This was my folks' slicer from years ago and had been sitting on their pantry shelf not being used because no one was able or could be bothered to find a new blade for it. The meat push guard occasionally makes contact with the blade so naturally it had some nicks and dings. It was so dull it wouldn't slice pressed ham for sandwiches without fraying out the bottom of the ham so bad you had to flip it each slice and deal with the "tail" - just easier to let the food slicer sit in the pantry and grab a knife lol.

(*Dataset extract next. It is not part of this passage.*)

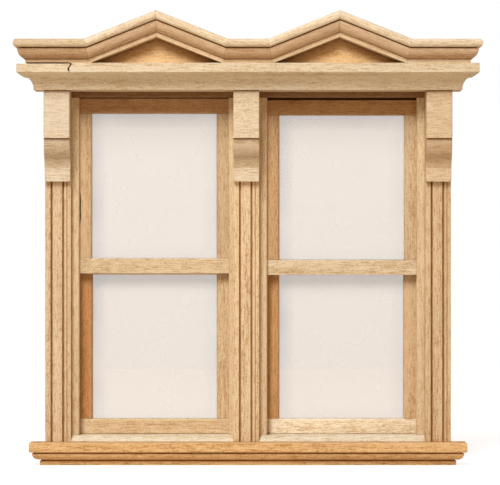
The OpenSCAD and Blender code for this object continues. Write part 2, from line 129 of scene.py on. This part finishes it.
def basswood(name, light, mid, dark, poreShade):
    # Raw machined basswood: pale, straight-grained and matt, with short open pores and faint growth bands
    material = newMaterial(name)
    tree = material.node_tree
    grain = addNode(tree, "ShaderNodeAttribute", {"attribute_name": "grain"}).outputs["Vector"]

    def stretched(kind, distort=0.0):
        along, across, detail, roughness = woodPattern[kind]
        place = addNode(tree, "ShaderNodeMapping", None,
                        {"Vector": grain, "Scale": (1 / along, 1 / across, 1 / across)})
        return addNode(tree, "ShaderNodeTexNoise", None, {
            "Vector": place.outputs["Vector"], "Scale": 1.0, "Detail": detail,
            "Roughness": roughness, "Distortion": distort}).outputs["Fac"]

    fibre = stretched("fibre")
    band = stretched("band", woodShades["bandWander"])
    pore = stretched("pore")
    fuzz = stretched("fuzz")
    stain = stretched("stain")

    bandPart = addNode(tree, "ShaderNodeMath", {"operation": "MULTIPLY"},
                       {0: band, 1: woodShades["bandShare"]})
    fuzzPart = addNode(tree, "ShaderNodeMath", {"operation": "MULTIPLY_ADD"},
                       {0: fuzz, 1: woodShades["fuzzShare"], 2: bandPart.outputs[0]})
    summed = addNode(tree, "ShaderNodeMath", {"operation": "MULTIPLY_ADD"},
                     {0: fibre, 1: woodShades["fibreShare"], 2: fuzzPart.outputs[0]})
    colour = ramp(tree, summed.outputs[0], list(zip(woodShades["darkMidLight"], (dark, mid, light))))
    pores = ramp(tree, pore, list(zip(woodShades["poreEdges"], (0.0, 1.0))))
    poreMix = addNode(tree, "ShaderNodeMath", {"operation": "MULTIPLY"},
                      {0: pores, 1: woodShades["poreDepth"] * poreShade})
    darker = addNode(tree, "ShaderNodeMix", {"data_type": "RGBA"},
                     {0: poreMix.outputs[0], 6: colour, 7: linear(dark)})
    stainShade = ramp(tree, stain, list(zip(woodShades["stainEdges"], (woodShades["stainShade"], 1.0))))
    stained = addNode(tree, "ShaderNodeMix", {"data_type": "RGBA", "blend_type": "MULTIPLY"},
                      {0: 1.0, 6: darker.outputs[2], 7: stainShade})
    tone = addNode(tree, "ShaderNodeAttribute", {"attribute_name": "toneColour"}).outputs["Color"]
    toned = addNode(tree, "ShaderNodeMix", {"data_type": "RGBA", "blend_type": "MULTIPLY"},
                    {0: 1.0, 6: stained.outputs[2], 7: tone})
    height = addNode(tree, "ShaderNodeMath", {"operation": "SUBTRACT"}, {0: fibre, 1: poreMix.outputs[0]})
    bump = addNode(tree, "ShaderNodeBump", None, {
        "Height": height.outputs[0], "Strength": woodShades["bumpStrength"],
        "Distance": woodShades["fibreRelief"] * mm})
    between, onFibre = woodShades["roughness"]
    rough = addNode(tree, "ShaderNodeMapRange", None,
                    {"Value": fibre, "To Min": between, "To Max": onFibre})
    shader = addNode(tree, "ShaderNodeBsdfPrincipled", None, {
        "Base Color": toned.outputs[2], "Roughness": rough.outputs["Result"],
        "Specular IOR Level": woodShades["specular"], "Normal": bump.outputs["Normal"]})
    addNode(tree, "ShaderNodeOutputMaterial", None, {"Surface": shader.outputs["BSDF"]})
    return material


sheetLook = {
    "hazeScale": 60.0,       # per metre
    "speckScale": 1400.0,    # per metre
    "speckShare": 0.06,
    "shadowFull": 0.6,         # the haze times the painted shadow's amount that shows as painted shadow alone
    "shadowColour": "#867a72",
    "roughness": (0.22, 0.34),
    "ior": 1.49,
    "specular": 0.3,
}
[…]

Once I started curing and smoking bacon I needed a slicer, so I dusted off the old rival and took a look to see what could be done about it. After thinking about standard sharpening stones and pucks I decided with the nicks and chips this wouldn't really tune up this old blade well, stones might make it grab meat too aggressively and bog down the motor and heat it up (which it was prone to heating)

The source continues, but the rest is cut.